The next thing is opening a file handle. We then set up a watcher for some I/O operations using AnyEvent's io
method. It needs the file handle we are going to operate on, and the kind of operation we'll do (we pick r
for reading) and a callback to run. This callback is the main thing that takes a bit to understand.
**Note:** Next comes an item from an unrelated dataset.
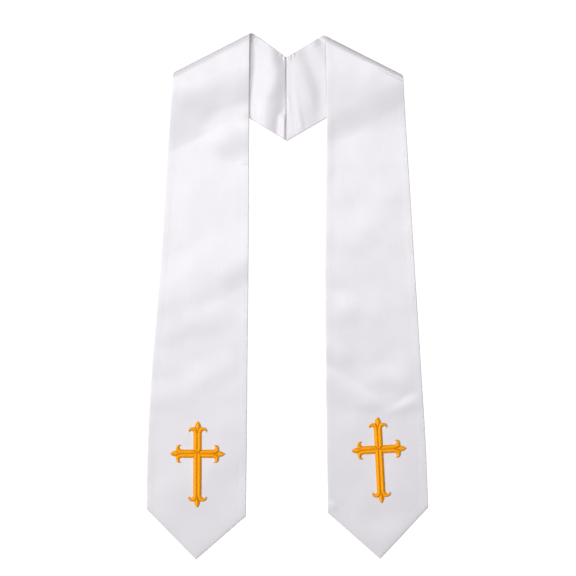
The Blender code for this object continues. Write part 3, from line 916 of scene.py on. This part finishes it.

Every time we read a line that has a URL, we call begin
on the condition variable. We issue an HTTP request for that URL and once we finish fetching it and saving it, we issue the corresponding end
call. When all begin
calls have end
ed, it will return to the recv
method, much like calling send
.
We also created a progress timer that announces, every two seconds, the number of links we've sent. You'll notice it uses AnyEvent's now
, which is the recommended way to call time
when running in an event loop.
The recv
call in the end will wait until all begin
calls will be closed. Once we've worked on the entire file, it will print a nice message and the application will end.
Just the beginning...
Once you get used to programming asynchronously, it's like having scissors: you just run with it! Note: Do not run with scissors. ✂ 🏃
Try out an event framework and see how much fun it is for yourself. Perl has many to offer, such as AnyEvent, POE, IO::Async, Reflex, IO::Lambda, Coro, and more.